Your goal — Print all of the data exactly.

[Begin Recorded information]

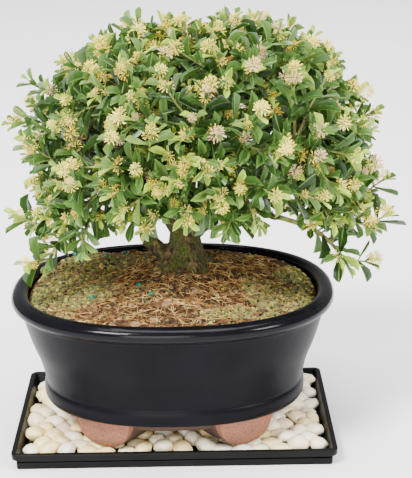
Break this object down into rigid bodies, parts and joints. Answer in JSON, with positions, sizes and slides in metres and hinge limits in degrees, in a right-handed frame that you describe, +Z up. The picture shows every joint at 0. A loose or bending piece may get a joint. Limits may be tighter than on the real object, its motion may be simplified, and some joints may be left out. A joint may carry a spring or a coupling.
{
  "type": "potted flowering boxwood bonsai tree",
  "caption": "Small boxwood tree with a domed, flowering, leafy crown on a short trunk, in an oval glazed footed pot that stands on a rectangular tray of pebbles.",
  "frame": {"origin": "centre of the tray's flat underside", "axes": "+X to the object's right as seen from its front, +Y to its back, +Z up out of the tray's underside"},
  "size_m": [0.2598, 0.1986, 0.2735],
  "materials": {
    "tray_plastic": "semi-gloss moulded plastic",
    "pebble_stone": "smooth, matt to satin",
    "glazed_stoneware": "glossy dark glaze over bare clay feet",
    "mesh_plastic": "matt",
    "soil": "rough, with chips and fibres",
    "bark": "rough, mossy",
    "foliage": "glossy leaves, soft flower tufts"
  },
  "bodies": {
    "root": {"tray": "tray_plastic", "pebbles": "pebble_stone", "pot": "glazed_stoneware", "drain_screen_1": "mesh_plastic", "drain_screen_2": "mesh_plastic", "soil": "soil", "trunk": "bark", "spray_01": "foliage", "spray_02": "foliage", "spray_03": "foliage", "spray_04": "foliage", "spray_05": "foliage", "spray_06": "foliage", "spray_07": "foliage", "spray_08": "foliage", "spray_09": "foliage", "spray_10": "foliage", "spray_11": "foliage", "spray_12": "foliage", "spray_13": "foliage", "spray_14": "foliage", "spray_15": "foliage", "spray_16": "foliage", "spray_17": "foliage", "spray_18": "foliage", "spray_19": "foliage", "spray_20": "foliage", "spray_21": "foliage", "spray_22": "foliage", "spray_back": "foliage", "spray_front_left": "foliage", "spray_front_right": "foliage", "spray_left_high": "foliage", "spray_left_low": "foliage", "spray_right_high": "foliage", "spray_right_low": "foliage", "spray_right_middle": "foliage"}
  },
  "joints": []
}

[End Recorded information]

Final result —
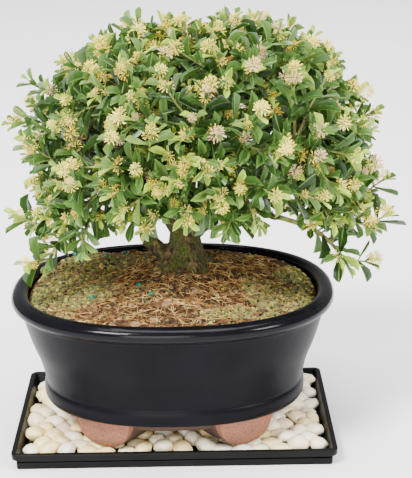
Break this object down into rigid bodies, parts and joints. Answer in JSON, with positions, sizes and slides in metres and hinge limits in degrees, in a right-handed frame that you describe, +Z up. The picture shows every joint at 0. A loose or bending piece may get a joint. Limits may be tighter than on the real object, its motion may be simplified, and some joints may be left out. A joint may carry a spring or a coupling.
{
  "type": "potted flowering boxwood bonsai tree",
  "caption": "Small boxwood tree with a domed, flowering, leafy crown on a short trunk, in an oval glazed footed pot that stands on a rectangular tray of pebbles.",
  "frame": {"origin": "centre of the tray's flat underside", "axes": "+X to the object's right as seen from its front, +Y to its back, +Z up out of the tray's underside"},
  "size_m": [0.2598, 0.1986, 0.2735],
  "materials": {
    "tray_plastic": "semi-gloss moulded plastic",
    "pebble_stone": "smooth, matt to satin",
    "glazed_stoneware": "glossy dark glaze over bare clay feet",
    "mesh_plastic": "matt",
    "soil": "rough, with chips and fibres",
    "bark": "rough, mossy",
    "foliage": "glossy leaves, soft flower tufts"
  },
  "bodies": {
    "root": {"tray": "tray_plastic", "pebbles": "pebble_stone", "pot": "glazed_stoneware", "drain_screen_1": "mesh_plastic", "drain_screen_2": "mesh_plastic", "soil": "soil", "trunk": "bark", "spray_01": "foliage", "spray_02": "foliage", "spray_03": "foliage", "spray_04": "foliage", "spray_05": "foliage", "spray_06": "foliage", "spray_07": "foliage", "spray_08": "foliage", "spray_09": "foliage", "spray_10": "foliage", "spray_11": "foliage", "spray_12": "foliage", "spray_13": "foliage", "spray_14": "foliage", "spray_15": "foliage", "spray_16": "foliage", "spray_17": "foliage", "spray_18": "foliage", "spray_19": "foliage", "spray_20": "foliage", "spray_21": "foliage", "spray_22": "foliage", "spray_back": "foliage", "spray_front_left": "foliage", "spray_front_right": "foliage", "spray_left_high": "foliage", "spray_left_low": "foliage", "spray_right_high": "foliage", "spray_right_low": "foliage", "spray_right_middle": "foliage"}
  },
  "joints": []
}